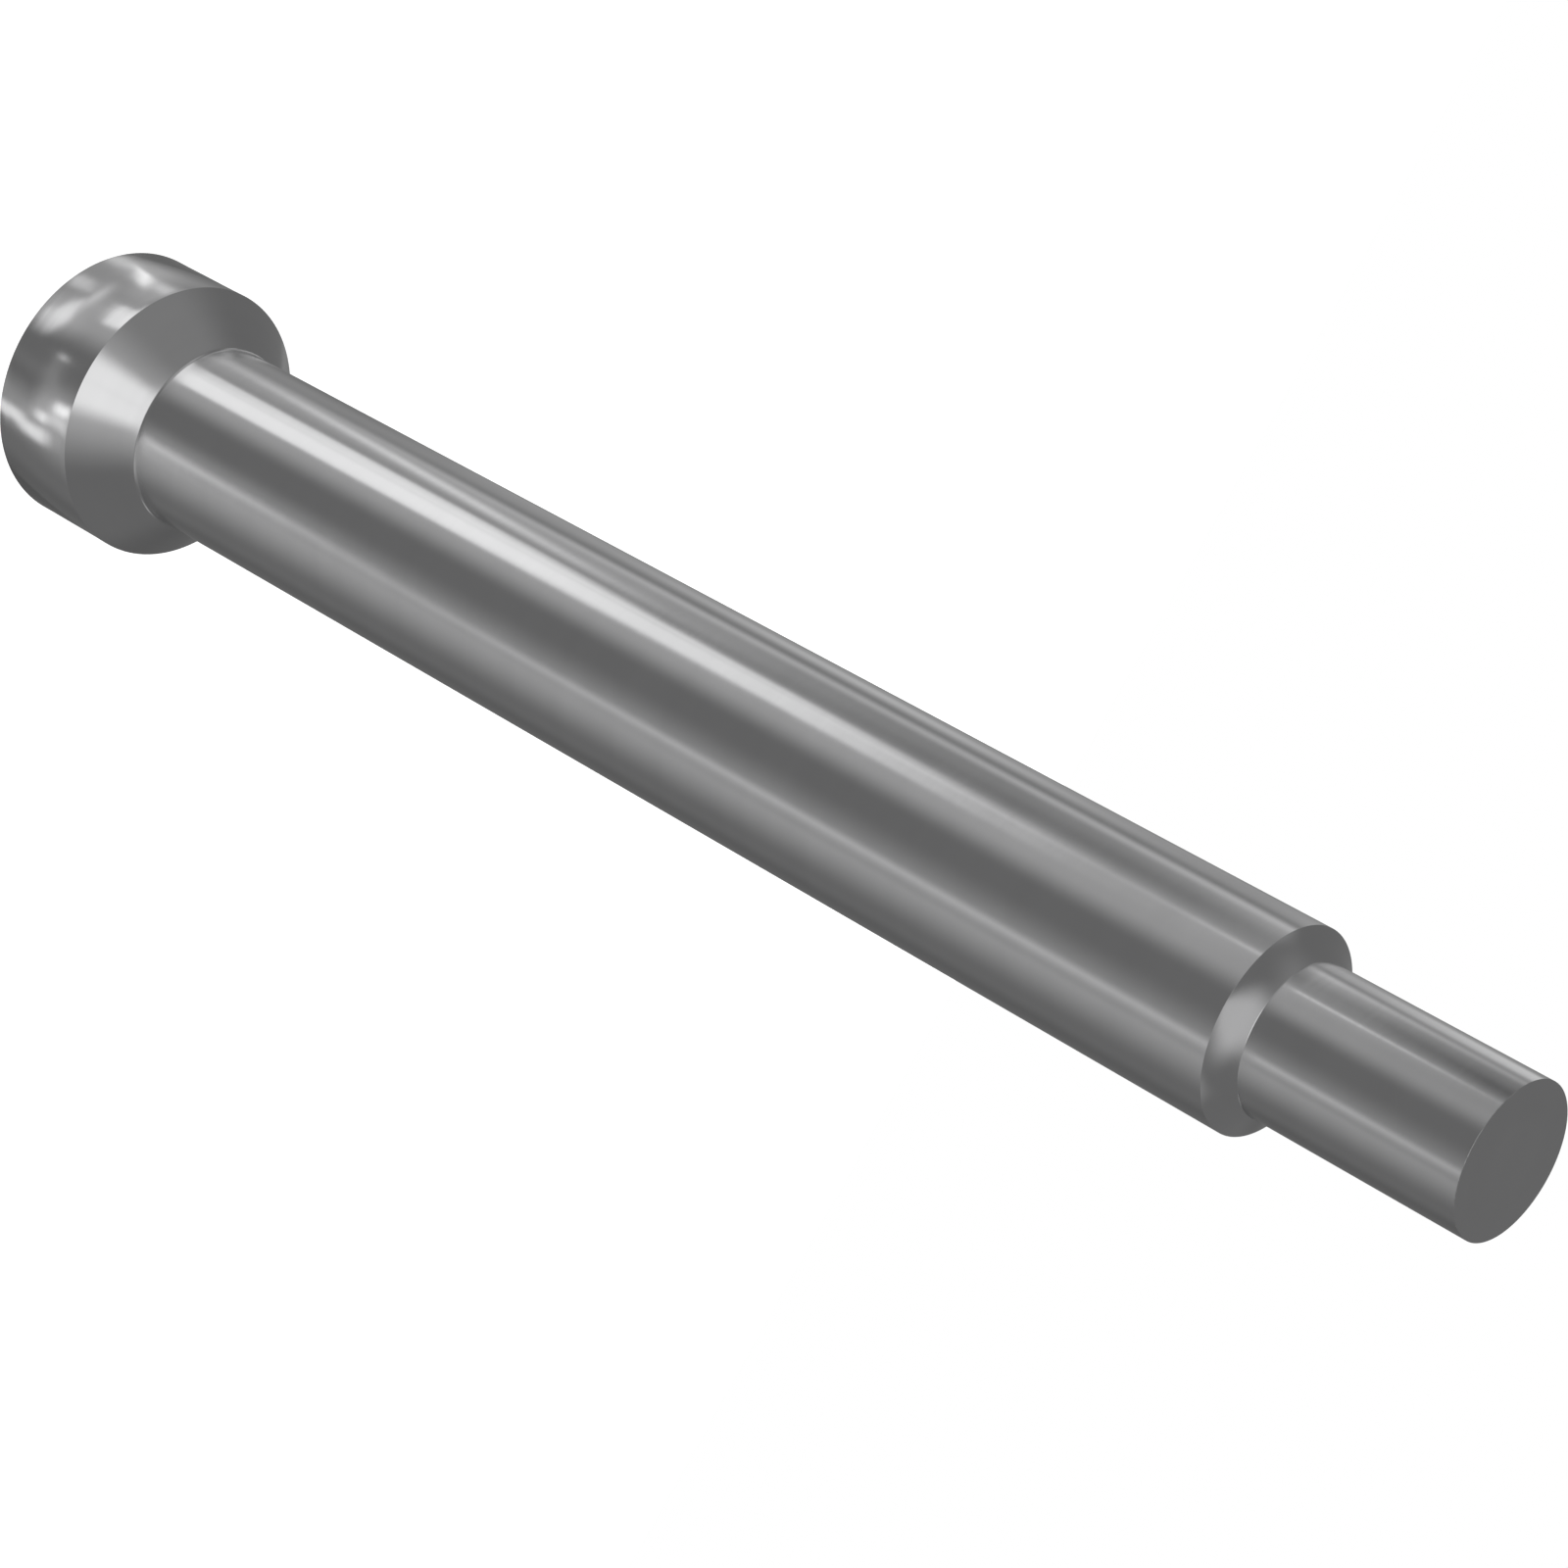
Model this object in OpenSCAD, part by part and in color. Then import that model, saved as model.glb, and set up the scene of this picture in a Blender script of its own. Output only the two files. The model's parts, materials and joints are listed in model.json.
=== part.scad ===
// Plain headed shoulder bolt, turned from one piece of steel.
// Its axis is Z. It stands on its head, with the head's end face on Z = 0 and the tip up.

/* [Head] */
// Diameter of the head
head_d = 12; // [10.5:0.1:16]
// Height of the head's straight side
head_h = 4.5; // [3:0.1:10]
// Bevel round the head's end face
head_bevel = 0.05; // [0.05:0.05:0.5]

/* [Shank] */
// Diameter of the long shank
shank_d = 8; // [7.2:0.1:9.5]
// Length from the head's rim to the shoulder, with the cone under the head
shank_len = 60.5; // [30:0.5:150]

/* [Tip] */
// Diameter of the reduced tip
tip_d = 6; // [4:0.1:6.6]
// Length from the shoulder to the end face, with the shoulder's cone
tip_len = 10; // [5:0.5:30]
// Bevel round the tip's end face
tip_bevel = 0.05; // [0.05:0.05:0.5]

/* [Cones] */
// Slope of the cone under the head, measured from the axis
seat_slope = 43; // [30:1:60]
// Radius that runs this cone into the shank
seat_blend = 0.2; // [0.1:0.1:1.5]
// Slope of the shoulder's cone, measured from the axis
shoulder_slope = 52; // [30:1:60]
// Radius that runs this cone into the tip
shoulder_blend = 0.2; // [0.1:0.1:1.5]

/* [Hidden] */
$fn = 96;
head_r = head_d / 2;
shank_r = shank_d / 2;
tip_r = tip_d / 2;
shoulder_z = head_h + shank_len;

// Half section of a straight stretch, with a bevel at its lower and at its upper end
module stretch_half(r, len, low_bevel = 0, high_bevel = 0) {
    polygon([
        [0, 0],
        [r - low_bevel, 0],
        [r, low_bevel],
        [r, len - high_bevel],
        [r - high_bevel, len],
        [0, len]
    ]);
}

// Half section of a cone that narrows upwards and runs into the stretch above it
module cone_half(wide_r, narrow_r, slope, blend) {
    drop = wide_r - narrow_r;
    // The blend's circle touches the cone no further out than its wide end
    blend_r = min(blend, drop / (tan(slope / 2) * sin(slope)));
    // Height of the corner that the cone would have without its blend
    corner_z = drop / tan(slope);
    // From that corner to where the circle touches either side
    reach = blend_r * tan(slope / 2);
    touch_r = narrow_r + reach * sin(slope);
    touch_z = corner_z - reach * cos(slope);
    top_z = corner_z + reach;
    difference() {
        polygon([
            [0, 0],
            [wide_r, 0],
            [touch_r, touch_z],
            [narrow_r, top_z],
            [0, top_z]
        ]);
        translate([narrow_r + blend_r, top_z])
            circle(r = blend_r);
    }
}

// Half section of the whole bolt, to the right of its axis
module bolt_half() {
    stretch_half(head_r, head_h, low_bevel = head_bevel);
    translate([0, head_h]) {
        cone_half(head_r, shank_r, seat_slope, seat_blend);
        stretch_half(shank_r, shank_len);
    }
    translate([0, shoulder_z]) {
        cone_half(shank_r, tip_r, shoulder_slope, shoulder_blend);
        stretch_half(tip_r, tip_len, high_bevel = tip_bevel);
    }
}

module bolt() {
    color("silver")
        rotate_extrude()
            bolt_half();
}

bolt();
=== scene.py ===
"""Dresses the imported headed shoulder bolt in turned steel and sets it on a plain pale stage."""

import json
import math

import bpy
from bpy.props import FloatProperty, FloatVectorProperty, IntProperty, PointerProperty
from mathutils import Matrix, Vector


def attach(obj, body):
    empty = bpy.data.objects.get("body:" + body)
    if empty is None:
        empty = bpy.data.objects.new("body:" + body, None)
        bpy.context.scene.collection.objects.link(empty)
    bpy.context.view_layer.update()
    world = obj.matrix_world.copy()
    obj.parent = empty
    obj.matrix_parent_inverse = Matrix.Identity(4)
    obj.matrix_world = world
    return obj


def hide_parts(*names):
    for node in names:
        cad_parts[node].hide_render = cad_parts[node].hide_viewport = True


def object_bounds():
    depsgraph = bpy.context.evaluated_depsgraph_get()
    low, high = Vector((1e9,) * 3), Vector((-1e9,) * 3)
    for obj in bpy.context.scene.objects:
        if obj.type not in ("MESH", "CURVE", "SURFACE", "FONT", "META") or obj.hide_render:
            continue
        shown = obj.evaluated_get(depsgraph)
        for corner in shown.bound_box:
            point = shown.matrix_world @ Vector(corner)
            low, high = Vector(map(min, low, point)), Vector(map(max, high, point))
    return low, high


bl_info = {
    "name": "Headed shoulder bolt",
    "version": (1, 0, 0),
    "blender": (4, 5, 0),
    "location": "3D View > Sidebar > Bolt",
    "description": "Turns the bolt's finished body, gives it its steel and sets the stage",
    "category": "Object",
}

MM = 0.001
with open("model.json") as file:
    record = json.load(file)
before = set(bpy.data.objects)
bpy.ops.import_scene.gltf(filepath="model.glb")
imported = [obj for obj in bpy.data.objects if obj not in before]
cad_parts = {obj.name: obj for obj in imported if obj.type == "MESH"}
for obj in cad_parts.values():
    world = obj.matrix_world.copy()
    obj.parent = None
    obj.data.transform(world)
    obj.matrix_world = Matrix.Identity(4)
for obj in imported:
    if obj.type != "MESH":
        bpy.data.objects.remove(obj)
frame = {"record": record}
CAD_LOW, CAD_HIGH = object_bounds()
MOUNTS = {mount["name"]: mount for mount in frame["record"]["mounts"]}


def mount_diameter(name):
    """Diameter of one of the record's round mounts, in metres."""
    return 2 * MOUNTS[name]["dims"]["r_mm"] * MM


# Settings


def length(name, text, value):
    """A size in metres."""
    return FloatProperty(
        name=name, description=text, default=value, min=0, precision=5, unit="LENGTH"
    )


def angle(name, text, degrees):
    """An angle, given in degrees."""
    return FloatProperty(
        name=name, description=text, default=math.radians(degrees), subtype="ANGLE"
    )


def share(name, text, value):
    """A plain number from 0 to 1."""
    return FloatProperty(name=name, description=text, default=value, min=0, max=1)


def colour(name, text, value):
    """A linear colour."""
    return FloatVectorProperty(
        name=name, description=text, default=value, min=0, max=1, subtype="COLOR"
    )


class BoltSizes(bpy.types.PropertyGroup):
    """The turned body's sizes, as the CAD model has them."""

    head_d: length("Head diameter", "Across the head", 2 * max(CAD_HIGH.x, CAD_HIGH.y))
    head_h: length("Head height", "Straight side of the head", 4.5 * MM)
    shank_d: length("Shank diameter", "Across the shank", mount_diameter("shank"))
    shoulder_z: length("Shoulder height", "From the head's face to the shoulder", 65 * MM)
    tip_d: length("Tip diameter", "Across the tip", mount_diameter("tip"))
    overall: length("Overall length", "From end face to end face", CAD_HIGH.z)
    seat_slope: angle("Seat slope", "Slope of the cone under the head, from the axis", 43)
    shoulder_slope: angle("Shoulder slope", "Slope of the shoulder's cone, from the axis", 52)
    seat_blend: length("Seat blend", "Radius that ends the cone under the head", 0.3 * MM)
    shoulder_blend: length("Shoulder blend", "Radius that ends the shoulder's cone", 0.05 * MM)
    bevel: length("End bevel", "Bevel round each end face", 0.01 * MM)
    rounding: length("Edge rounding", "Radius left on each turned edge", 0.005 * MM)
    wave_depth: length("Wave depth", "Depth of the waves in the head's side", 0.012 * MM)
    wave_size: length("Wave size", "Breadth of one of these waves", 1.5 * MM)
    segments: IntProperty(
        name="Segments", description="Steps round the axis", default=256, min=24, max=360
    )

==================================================

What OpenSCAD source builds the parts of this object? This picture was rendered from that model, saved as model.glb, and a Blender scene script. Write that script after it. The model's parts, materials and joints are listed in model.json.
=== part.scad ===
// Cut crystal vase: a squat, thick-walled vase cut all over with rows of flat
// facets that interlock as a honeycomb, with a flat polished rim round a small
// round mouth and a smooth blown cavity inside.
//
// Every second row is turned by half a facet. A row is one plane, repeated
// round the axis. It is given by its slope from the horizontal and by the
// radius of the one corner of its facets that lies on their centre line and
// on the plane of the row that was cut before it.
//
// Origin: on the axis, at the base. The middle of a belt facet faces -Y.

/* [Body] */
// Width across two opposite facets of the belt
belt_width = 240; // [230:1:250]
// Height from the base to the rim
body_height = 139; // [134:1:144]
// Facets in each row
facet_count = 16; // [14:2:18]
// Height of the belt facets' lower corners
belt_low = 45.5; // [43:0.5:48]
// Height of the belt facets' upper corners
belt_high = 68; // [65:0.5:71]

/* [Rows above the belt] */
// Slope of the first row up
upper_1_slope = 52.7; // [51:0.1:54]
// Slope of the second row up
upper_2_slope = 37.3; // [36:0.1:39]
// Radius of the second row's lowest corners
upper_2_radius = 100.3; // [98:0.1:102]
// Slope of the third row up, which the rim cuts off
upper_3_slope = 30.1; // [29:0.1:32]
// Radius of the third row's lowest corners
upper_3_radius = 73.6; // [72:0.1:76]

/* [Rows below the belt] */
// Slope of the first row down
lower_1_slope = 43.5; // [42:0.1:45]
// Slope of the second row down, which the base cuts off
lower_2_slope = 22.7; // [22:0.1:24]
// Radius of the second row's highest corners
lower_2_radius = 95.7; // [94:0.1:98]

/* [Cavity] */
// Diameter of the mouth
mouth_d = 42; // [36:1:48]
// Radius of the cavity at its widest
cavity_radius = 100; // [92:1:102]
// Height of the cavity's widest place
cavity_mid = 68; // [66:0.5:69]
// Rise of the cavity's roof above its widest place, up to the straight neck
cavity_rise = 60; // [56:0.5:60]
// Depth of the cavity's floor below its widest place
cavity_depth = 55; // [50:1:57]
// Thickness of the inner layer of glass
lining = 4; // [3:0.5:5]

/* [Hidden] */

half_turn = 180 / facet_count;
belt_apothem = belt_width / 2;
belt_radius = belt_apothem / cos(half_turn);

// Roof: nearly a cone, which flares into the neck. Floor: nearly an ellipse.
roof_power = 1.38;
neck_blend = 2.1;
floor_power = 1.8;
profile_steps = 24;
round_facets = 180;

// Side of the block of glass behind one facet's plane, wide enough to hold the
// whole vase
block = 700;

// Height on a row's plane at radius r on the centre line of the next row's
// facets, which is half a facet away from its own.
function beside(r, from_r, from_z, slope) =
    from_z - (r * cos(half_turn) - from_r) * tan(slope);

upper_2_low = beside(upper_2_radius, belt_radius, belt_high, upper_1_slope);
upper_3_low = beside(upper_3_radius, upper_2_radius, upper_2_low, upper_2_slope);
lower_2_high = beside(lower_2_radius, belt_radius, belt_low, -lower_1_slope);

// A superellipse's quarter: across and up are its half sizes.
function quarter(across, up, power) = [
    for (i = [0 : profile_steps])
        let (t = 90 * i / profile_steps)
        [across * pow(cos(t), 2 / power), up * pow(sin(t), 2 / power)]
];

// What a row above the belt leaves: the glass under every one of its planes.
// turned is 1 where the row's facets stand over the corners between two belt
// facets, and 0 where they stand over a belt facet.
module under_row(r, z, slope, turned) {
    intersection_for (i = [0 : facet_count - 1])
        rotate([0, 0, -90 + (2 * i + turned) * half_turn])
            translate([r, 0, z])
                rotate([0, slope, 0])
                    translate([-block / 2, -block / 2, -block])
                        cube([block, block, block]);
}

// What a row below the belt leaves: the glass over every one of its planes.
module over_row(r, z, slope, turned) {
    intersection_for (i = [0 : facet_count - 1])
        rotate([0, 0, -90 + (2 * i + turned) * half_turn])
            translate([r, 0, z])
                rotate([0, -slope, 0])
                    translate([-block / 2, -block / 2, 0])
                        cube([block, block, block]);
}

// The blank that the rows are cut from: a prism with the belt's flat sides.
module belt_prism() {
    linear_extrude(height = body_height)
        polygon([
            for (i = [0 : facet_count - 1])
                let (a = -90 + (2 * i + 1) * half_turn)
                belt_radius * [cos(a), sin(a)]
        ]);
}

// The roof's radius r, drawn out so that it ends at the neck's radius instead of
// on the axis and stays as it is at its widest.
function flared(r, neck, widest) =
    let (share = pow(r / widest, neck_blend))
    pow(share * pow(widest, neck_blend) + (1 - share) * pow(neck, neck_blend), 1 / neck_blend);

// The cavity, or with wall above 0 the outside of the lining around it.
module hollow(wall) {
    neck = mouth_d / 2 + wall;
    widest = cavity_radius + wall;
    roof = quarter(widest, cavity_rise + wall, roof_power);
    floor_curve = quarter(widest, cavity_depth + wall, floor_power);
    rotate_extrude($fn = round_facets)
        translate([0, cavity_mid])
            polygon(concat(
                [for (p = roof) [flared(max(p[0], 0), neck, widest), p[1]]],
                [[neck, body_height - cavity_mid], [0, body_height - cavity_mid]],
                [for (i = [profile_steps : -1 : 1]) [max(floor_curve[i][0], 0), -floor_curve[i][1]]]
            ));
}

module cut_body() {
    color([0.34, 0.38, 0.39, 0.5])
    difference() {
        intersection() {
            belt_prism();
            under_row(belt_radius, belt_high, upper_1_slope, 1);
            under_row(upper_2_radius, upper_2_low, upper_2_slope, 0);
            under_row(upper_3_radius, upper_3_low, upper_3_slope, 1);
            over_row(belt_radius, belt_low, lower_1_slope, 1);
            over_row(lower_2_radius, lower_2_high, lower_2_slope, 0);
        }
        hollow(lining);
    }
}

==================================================

* [Your goal]: Start with the line that contains "of its axis" and end with the line that contains "Vector(map(max, high, point))"; give those lines again exactly, and no others.

* [Solved exercise]:
// Half section of the whole bolt, to the right of its axis
module bolt_half() {
    stretch_half(head_r, head_h, low_bevel = head_bevel);
    translate([0, head_h]) {
        cone_half(head_r, shank_r, seat_slope, seat_blend);
        stretch_half(shank_r, shank_len);
    }
    translate([0, shoulder_z]) {
        cone_half(shank_r, tip_r, shoulder_slope, shoulder_blend);
        stretch_half(tip_r, tip_len, high_bevel = tip_bevel);
    }
}

module bolt() {
    color("silver")
        rotate_extrude()
            bolt_half();
}

bolt();
=== scene.py ===
"""Dresses the imported headed shoulder bolt in turned steel and sets it on a plain pale stage."""

import json
import math

import bpy
from bpy.props import FloatProperty, FloatVectorProperty, IntProperty, PointerProperty
from mathutils import Matrix, Vector


def attach(obj, body):
    empty = bpy.data.objects.get("body:" + body)
    if empty is None:
        empty = bpy.data.objects.new("body:" + body, None)
        bpy.context.scene.collection.objects.link(empty)
    bpy.context.view_layer.update()
    world = obj.matrix_world.copy()
    obj.parent = empty
    obj.matrix_parent_inverse = Matrix.Identity(4)
    obj.matrix_world = world
    return obj


def hide_parts(*names):
    for node in names:
        cad_parts[node].hide_render = cad_parts[node].hide_viewport = True


def object_bounds():
    depsgraph = bpy.context.evaluated_depsgraph_get()
    low, high = Vector((1e9,) * 3), Vector((-1e9,) * 3)
    for obj in bpy.context.scene.objects:
        if obj.type not in ("MESH", "CURVE", "SURFACE", "FONT", "META") or obj.hide_render:
            continue
        shown = obj.evaluated_get(depsgraph)
        for corner in shown.bound_box:
            point = shown.matrix_world @ Vector(corner)
            low, high = Vector(map(min, low, point)), Vector(map(max, high, point))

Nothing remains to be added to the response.